Copy out all the data, word for word.

## BEGIN Data block

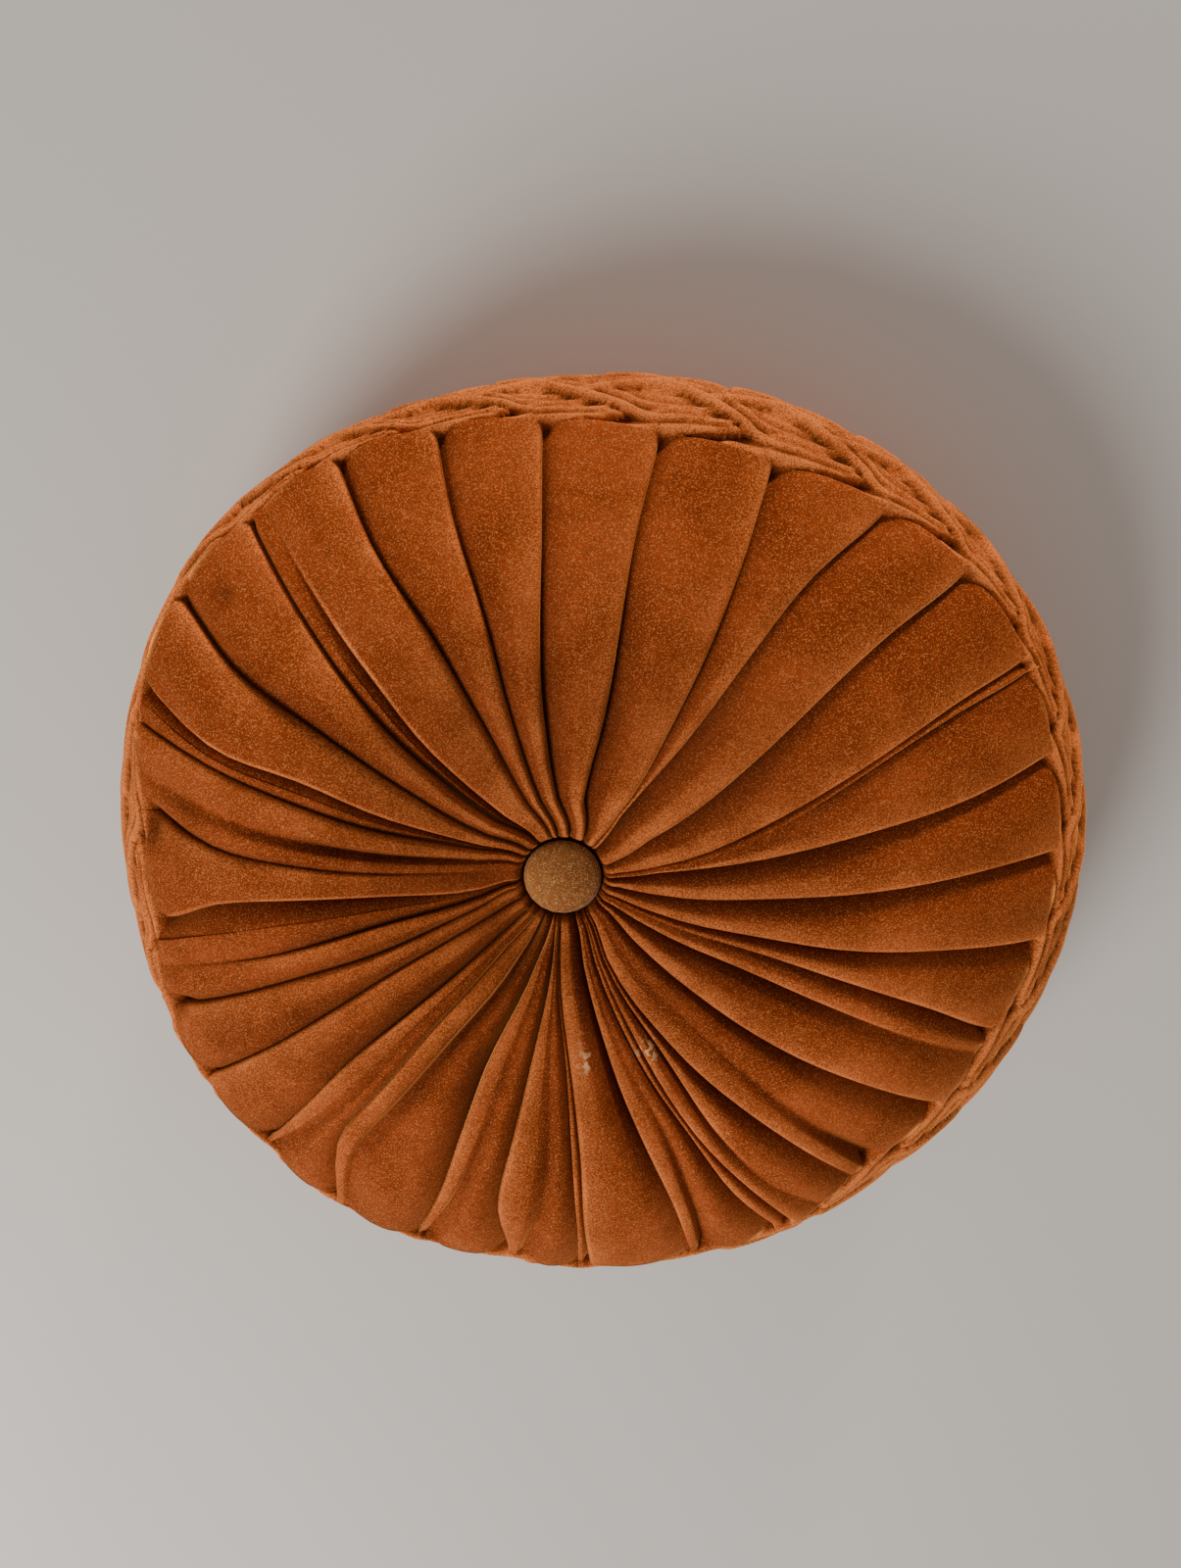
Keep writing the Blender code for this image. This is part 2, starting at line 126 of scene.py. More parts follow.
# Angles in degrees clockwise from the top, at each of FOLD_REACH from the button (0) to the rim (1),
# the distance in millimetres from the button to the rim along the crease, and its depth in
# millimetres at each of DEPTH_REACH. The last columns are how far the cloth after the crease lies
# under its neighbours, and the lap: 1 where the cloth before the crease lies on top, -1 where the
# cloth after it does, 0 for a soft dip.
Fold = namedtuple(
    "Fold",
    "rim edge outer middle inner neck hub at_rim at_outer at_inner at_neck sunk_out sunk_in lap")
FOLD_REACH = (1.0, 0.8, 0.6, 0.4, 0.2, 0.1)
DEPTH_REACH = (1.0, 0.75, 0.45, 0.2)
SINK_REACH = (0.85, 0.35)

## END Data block

Exercise solution:
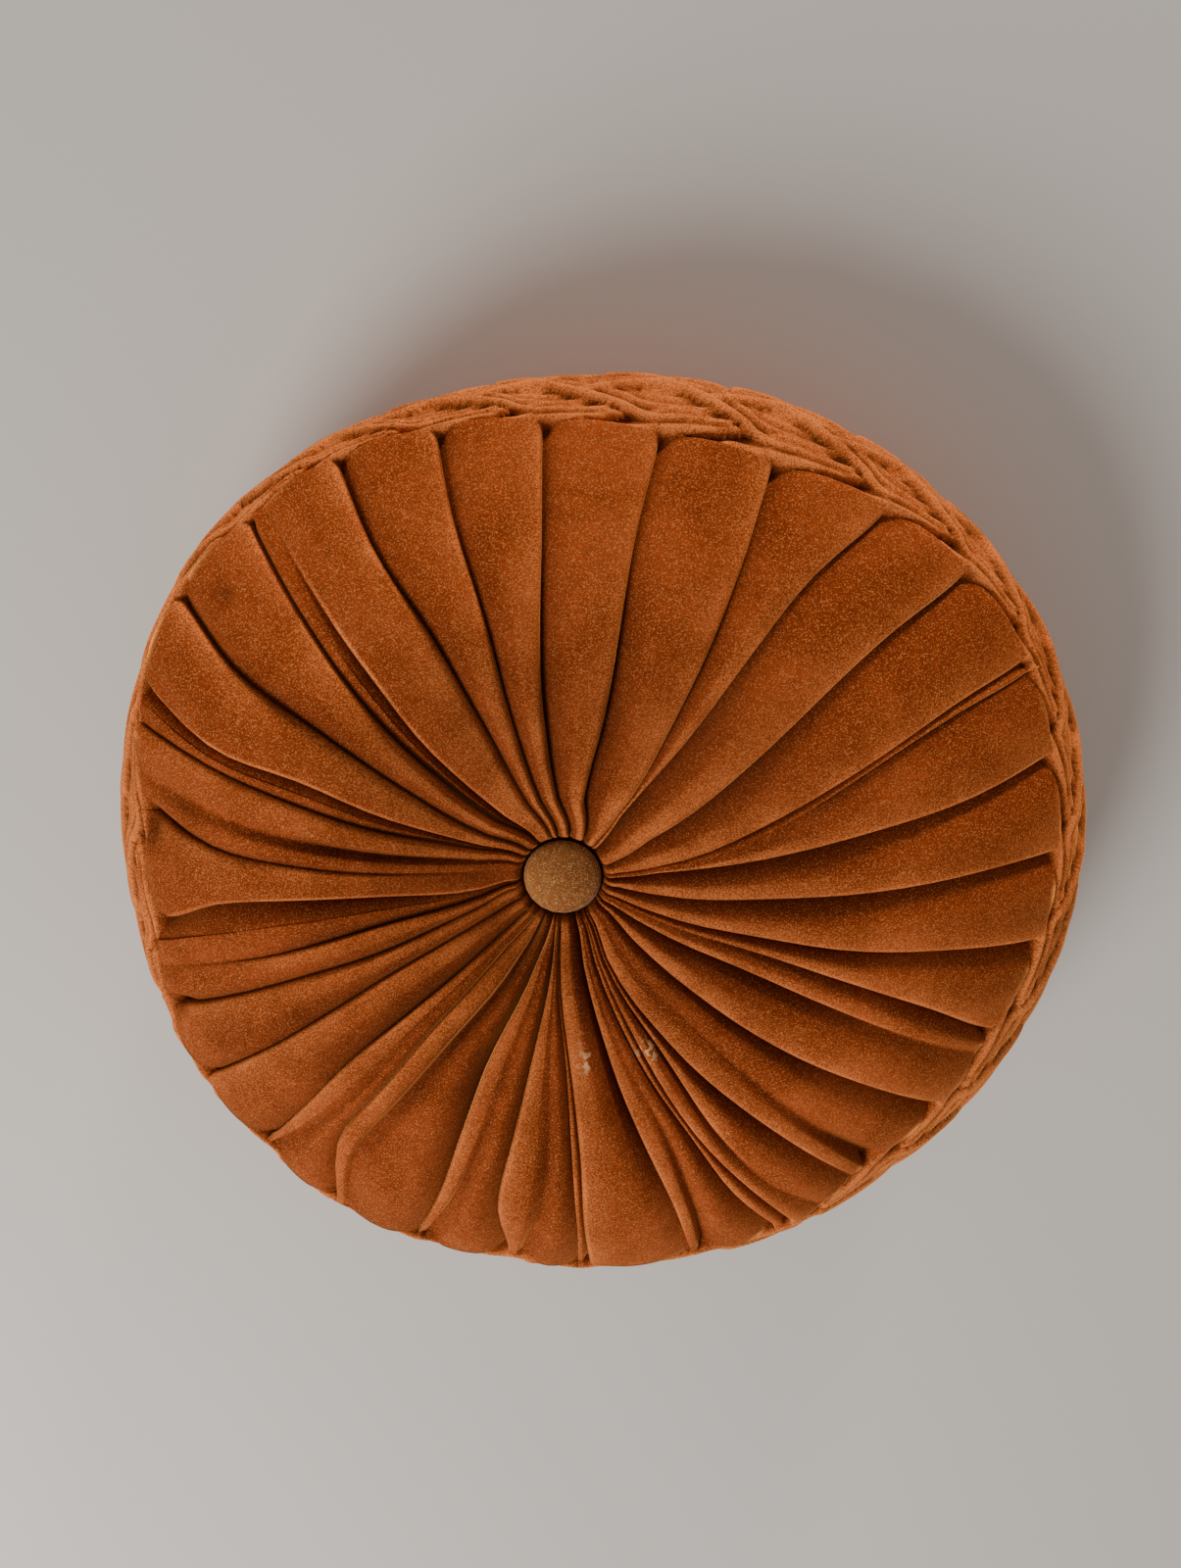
Keep writing the Blender code for this image. This is part 2, starting at line 126 of scene.py. More parts follow.
# Angles in degrees clockwise from the top, at each of FOLD_REACH from the button (0) to the rim (1),
# the distance in millimetres from the button to the rim along the crease, and its depth in
# millimetres at each of DEPTH_REACH. The last columns are how far the cloth after the crease lies
# under its neighbours, and the lap: 1 where the cloth before the crease lies on top, -1 where the
# cloth after it does, 0 for a soft dip.
Fold = namedtuple(
    "Fold",
    "rim edge outer middle inner neck hub at_rim at_outer at_inner at_neck sunk_out sunk_in lap")
FOLD_REACH = (1.0, 0.8, 0.6, 0.4, 0.2, 0.1)
DEPTH_REACH = (1.0, 0.75, 0.45, 0.2)
SINK_REACH = (0.85, 0.35)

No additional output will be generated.